Director Akiva Schaffer, one-third of Andy Samberg's Lonely Island comedy troupe that broke out on SNL, follows up his 2007 feature debut "Hot Rod" with the R-rated, mass-market comedy "The Watch." Though the title was re-tweaked (originally called "Neighborhood Watch" in the developmental stages) to avoid links to the Trayvon Martin shooting by a Florida neighborhood watch captain, the film is really just an alien-invasion romp that rips from "Ghostbusters," "The 'Burbs," "Men in Black," "Evolution," and "Attack the Block," all of which are much better movies, and then adds a fistful of penis-centric jokes. When funny people are involved, behind and in front of the camera, we can't wait to laugh so hard that our bellies hurt. In the case of "The Watch," it's not as funny as it ought to be, but amusing enough that it should assuage anyone dying to see such a bankable team of comedy performers save the world from extraterrestrials.

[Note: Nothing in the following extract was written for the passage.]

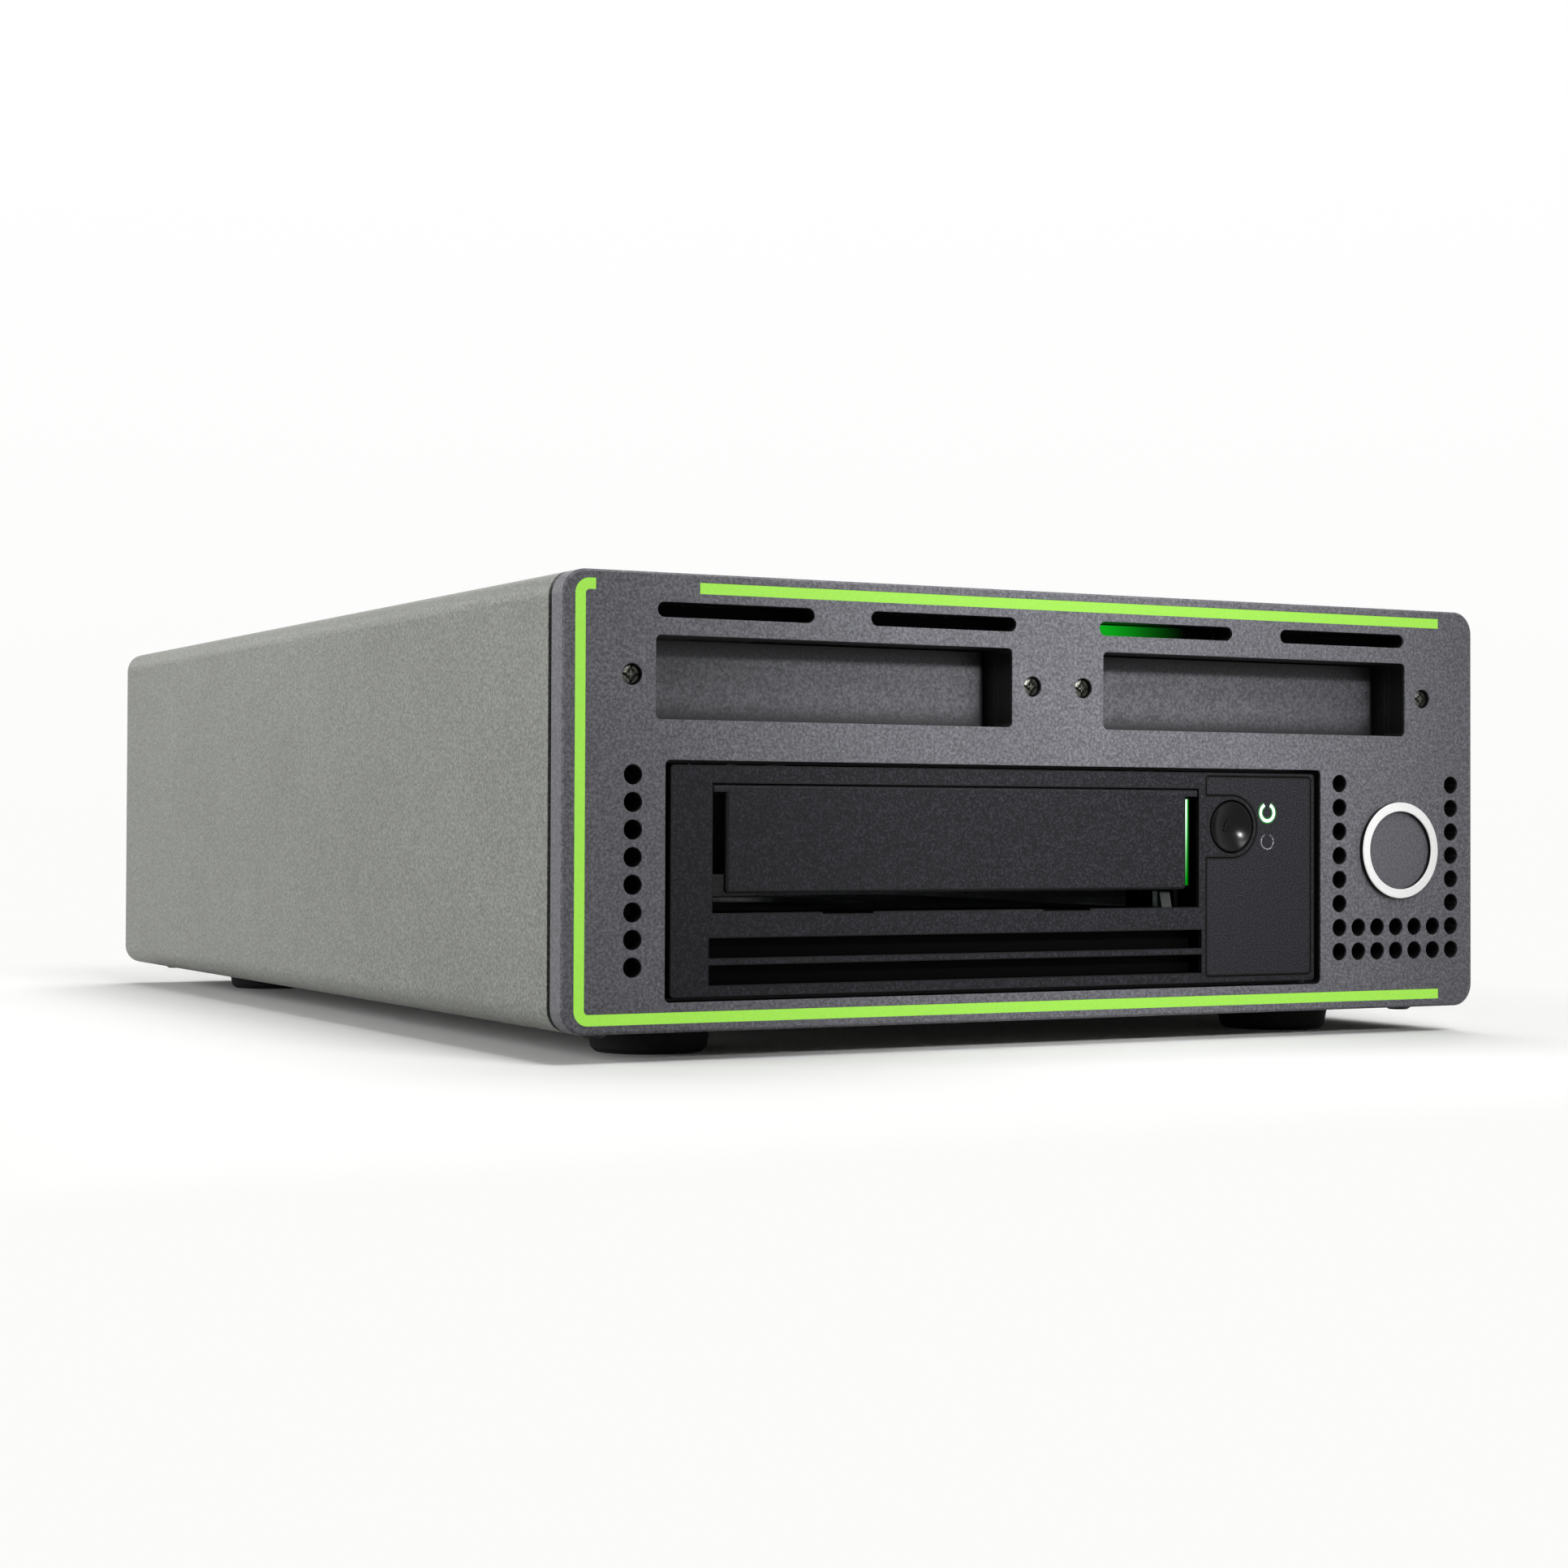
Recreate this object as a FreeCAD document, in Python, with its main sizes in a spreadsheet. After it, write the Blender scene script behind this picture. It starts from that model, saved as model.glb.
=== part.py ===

In Glenview, Ohio, USA, Earth, the proud manager of Costco, Evan (Ben Stiller), is involved in about every club available in his town and friendly to everyone around him. Thrilled to hear his nighttime security guard has received his U.S. citizenship, Evan is terrified to find his wholesale store roped off in the morning, with the employee found ripped apart and dead. With a killer out there, the already-busy local decides to form a neighborhood watch. The only three that show up to the meeting are Bob (Vince Vaughn), a rowdy family man looking for male-bonding; Franklin (Jonah Hill), a high school dropout and police academy reject (Ã la "21 Jump Street") that still lives at home; and Jamarcus (Richard Ayoade), the token black Brit hoping to get attention from women. Though the team's first stakeout doesn't go as planned, and the clueless Sgt. Bressman (Will Forte) thinks 'the watch' is a joke, evidence points to an alien invasion.
Getting together a four-pack of comic reliables is half the battle, while giving them funny material to achieve lightning in a bottle is another matter. "The Watch" marks Seth Rogen & Evan Goldberg's fourth writing collaboration, along with co-writer Jared Stern (2011's "Mr. Popper's Penguins"), but much of the script seems to rely on riffing and off-the-page improv. Some of it works, and some of it falls as flat as a UFO. Stiller and Vaughn do their "thing," the former acting uptight and growing irritable, while the latter does his loud, excitable fast-talking shtick. Coming off his physical transformation and the great success of "21 Jump Street" (one of the funniest comedies of this year so far), Hill is ready to rip with a more off-kilter side. Too bad his character of Franklin is written solely as a disturbed, borderline-psychotic young man, with Travis Bickle-ish echoes of Rogen's Ronnie in 2009's "Observe and Report," that the star's likability is lost. The film's newcomer, British comedian Ayoade (the director of 2011's quirky gem "Submarine," which Stiller produced), gets to showcase his offbeat, endearingly goofy presence on screen, but the script underserves him and his skills.
Amidst the occasionally creepy alien attacks and our heroes' beer-drinking stakeouts are a few other subplots. Evan and his wife Abby (Rosemarie DeWitt, who's better than this) want to have a baby, but such fertility drama feels wedged-in for would-be character conflict. Bob is also dealing with the rebellious nature of his teenage daughter Chelsea (Erin Moriarty), but there's actually a payoff to that thread. Cued to Echo & The Bunnymen's "People Are Strange," paranoia abounds when the watch team discovers the aliens take on human hosts, in the style of "Invasion of the Body Snatchers" and "The Thing." An uncredited Billy Crudup turns up as Evan's creepy, vaguely gay neighbor that compliments him on his good skin. He's weirdly seductive, but only serves as a red herring. What he's doing in his basement becomes pretty obvious before it's actually revealed. R. Lee Ermey, who could outshout Vaughn any day, is even wasted as a crotchety, rifle-wielding suspect.
"The Watch" falls short of delivering belly laughs, but it has nuggets of comedy, which are too infrequent, that still exist in the form of spontaneous line-readings and little oddball touches. There's some funny business involving Vaughn playing around with Russian nesting dolls at the first watch meeting. The guys have wild shenanigans with the aliens' laser orb, and then take a naughty photo shoot with a dead alien in Bob's man cave. Look at the way Ayoade attempts to shoo one of the creatures out the door. Also, before the big, gunfire-ridden showdown in Costco, three members of the group have trouble opening packages of pink walkie-talkies in a moment of quiet fumbling. Slo-mo climactic shots of a severed alien head and Trojan Magnum Condoms exploding into the sky might even elicit an easy chuckle. If only so many jokes didn't aim below the belt, literally. Comparing the alien green slime to the texture, taste, and consistency of semen? It's that variety of humor that often feels lazy and half-hearted, especially when R-rated comedies throw out wit and creativity to see what can push the envelope. It's an unmemorable no-brainer, but not without a "ha-ha" here and an "LOL" there, and some gory alien fun. "The Watch" was made to be watched as a bargain-bin purchase at Costco.